Cluster 0 (The Most Potential Customer)

They tend to respond to existing marketing campaigns. This cluster has the most total transactions and the highest income & spending among others. This cluster also has the highest Conversion Rate. For this cluster, rewarding or sometimes giving a gift is highly recommended. The best campaign for Cluster 0 is they will get a special gift after spending a certain money (for example: for a minimum transaction of 1 million).
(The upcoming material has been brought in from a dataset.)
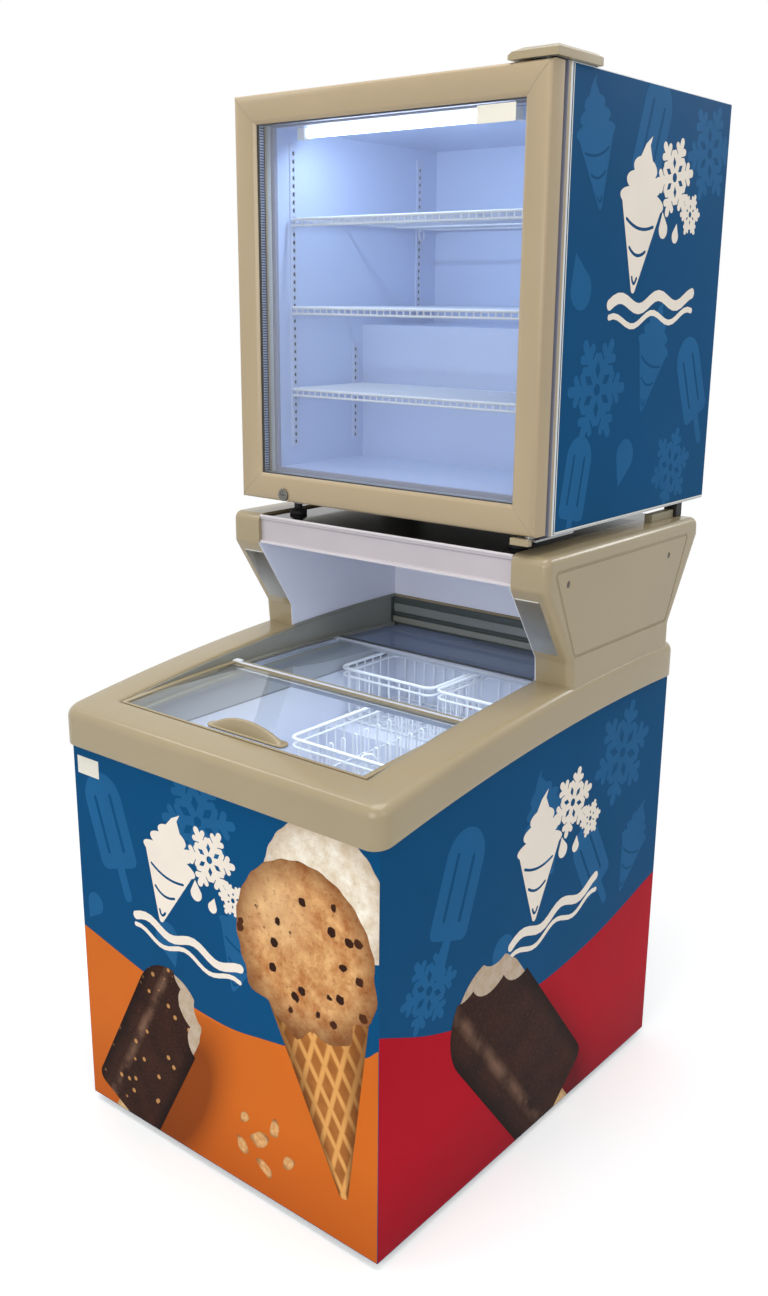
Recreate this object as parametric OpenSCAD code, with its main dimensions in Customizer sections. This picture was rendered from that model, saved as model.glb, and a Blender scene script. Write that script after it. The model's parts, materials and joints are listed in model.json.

Cluster 3 (The 2nd Potential Customer)

This cluster has many transactions same as Cluster 0 but they spent lower than Cluster 0. We can say that they may often make transactions but in small amounts because they also have lower income than Cluster 0. But when we look at the Conversion Rate is low compared to Cluster 0. It may be indicated that the large total transactions are coming from a large number of customers since this cluster has the most total customers (615 customers), because the tendency to convert the campaign is low. The best campaigns for Cluster 1 are to get lower prices for bundling products so that in one transaction the spending is higher than before or they can get special discounts after purchasing for some times (for example after 5 transactions) which will increase the conversion rate.

Cluster 2

This cluster has total transactions and spending lower compared to the 2 previous clusters. But if we see from their income, it's quite normal (range 4 of 8). So, it may be indicated that these customers are economical customers who would only buy what they need. The best campaign for Cluster 2 is to offer high-quality products with high prices so even if they make fewer transactions, the spending still can be high.

Cluster 1

This cluster has the least potential customers. They have the lowest rank for all indicators. It can be interpreted that because this cluster has the lowest income, it affected the total amounts of spending and total transactions, even the Conversion Rate. The best campaign for Cluster 1 is to make them start to buy new kinds of products to make them interested in buying by giving special prices for the first purchase.